Records from a data collection:
>> Begin

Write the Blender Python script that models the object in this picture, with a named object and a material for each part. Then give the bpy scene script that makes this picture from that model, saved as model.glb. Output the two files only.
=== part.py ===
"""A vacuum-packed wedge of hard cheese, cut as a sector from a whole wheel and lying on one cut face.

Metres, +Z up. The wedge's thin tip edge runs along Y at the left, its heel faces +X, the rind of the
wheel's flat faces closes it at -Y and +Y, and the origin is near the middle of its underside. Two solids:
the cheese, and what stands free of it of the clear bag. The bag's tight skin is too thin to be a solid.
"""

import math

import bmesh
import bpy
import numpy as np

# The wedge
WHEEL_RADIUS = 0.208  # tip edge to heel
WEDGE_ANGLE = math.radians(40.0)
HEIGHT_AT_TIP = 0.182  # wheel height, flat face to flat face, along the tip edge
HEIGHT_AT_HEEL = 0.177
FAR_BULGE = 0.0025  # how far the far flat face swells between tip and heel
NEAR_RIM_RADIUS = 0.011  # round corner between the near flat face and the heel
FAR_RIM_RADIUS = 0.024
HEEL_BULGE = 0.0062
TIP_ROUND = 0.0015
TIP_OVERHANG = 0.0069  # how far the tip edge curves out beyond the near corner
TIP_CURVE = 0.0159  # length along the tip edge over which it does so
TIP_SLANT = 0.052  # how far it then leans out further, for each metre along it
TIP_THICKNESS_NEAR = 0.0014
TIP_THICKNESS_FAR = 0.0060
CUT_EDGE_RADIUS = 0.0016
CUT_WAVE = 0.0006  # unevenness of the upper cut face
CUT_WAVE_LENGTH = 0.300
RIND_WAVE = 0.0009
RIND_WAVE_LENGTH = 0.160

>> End
>> Begin

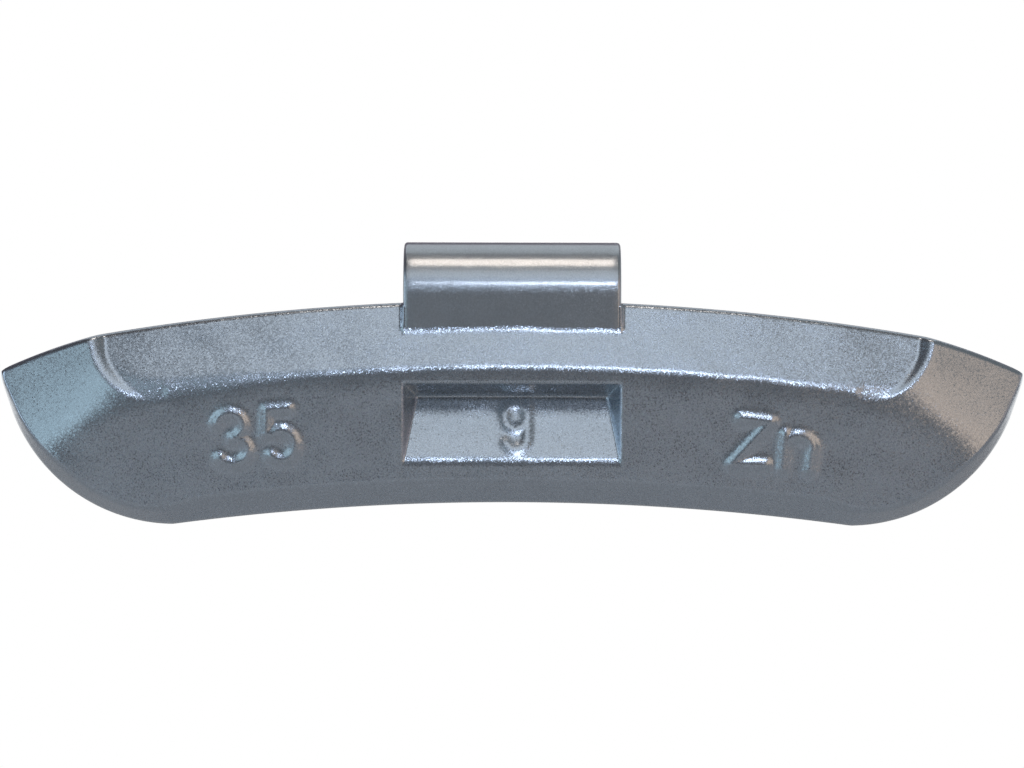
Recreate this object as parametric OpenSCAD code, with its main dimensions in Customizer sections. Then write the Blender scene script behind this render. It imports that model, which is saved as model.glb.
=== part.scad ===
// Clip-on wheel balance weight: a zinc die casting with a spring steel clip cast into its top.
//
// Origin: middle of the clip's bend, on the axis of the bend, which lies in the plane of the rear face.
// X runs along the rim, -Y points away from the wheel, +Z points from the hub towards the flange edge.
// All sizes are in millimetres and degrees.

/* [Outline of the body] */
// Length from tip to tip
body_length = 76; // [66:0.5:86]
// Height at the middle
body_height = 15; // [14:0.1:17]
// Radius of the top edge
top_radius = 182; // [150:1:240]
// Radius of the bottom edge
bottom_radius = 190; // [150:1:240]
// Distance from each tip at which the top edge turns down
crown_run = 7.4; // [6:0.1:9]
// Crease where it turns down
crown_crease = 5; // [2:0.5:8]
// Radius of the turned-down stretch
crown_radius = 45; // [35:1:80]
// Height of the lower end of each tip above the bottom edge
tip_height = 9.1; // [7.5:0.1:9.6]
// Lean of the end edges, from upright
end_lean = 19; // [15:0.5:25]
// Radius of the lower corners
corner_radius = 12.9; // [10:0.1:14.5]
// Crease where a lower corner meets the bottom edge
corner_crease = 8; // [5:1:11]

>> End

◆ **WHAT IS ASKED**
Extract the span of lines that starts with the line containing "Recreate this object" and ends with the line containing "corner_crease = 8; // [5:1:11]". Keep it exact and add nothing.

◆ **SOLVED PROBLEM**
Recreate this object as parametric OpenSCAD code, with its main dimensions in Customizer sections. Then write the Blender scene script behind this render. It imports that model, which is saved as model.glb.
=== part.scad ===
// Clip-on wheel balance weight: a zinc die casting with a spring steel clip cast into its top.
//
// Origin: middle of the clip's bend, on the axis of the bend, which lies in the plane of the rear face.
// X runs along the rim, -Y points away from the wheel, +Z points from the hub towards the flange edge.
// All sizes are in millimetres and degrees.

/* [Outline of the body] */
// Length from tip to tip
body_length = 76; // [66:0.5:86]
// Height at the middle
body_height = 15; // [14:0.1:17]
// Radius of the top edge
top_radius = 182; // [150:1:240]
// Radius of the bottom edge
bottom_radius = 190; // [150:1:240]
// Distance from each tip at which the top edge turns down
crown_run = 7.4; // [6:0.1:9]
// Crease where it turns down
crown_crease = 5; // [2:0.5:8]
// Radius of the turned-down stretch
crown_radius = 45; // [35:1:80]
// Height of the lower end of each tip above the bottom edge
tip_height = 9.1; // [7.5:0.1:9.6]
// Lean of the end edges, from upright
end_lean = 19; // [15:0.5:25]
// Radius of the lower corners
corner_radius = 12.9; // [10:0.1:14.5]
// Crease where a lower corner meets the bottom edge
corner_crease = 8; // [5:1:11]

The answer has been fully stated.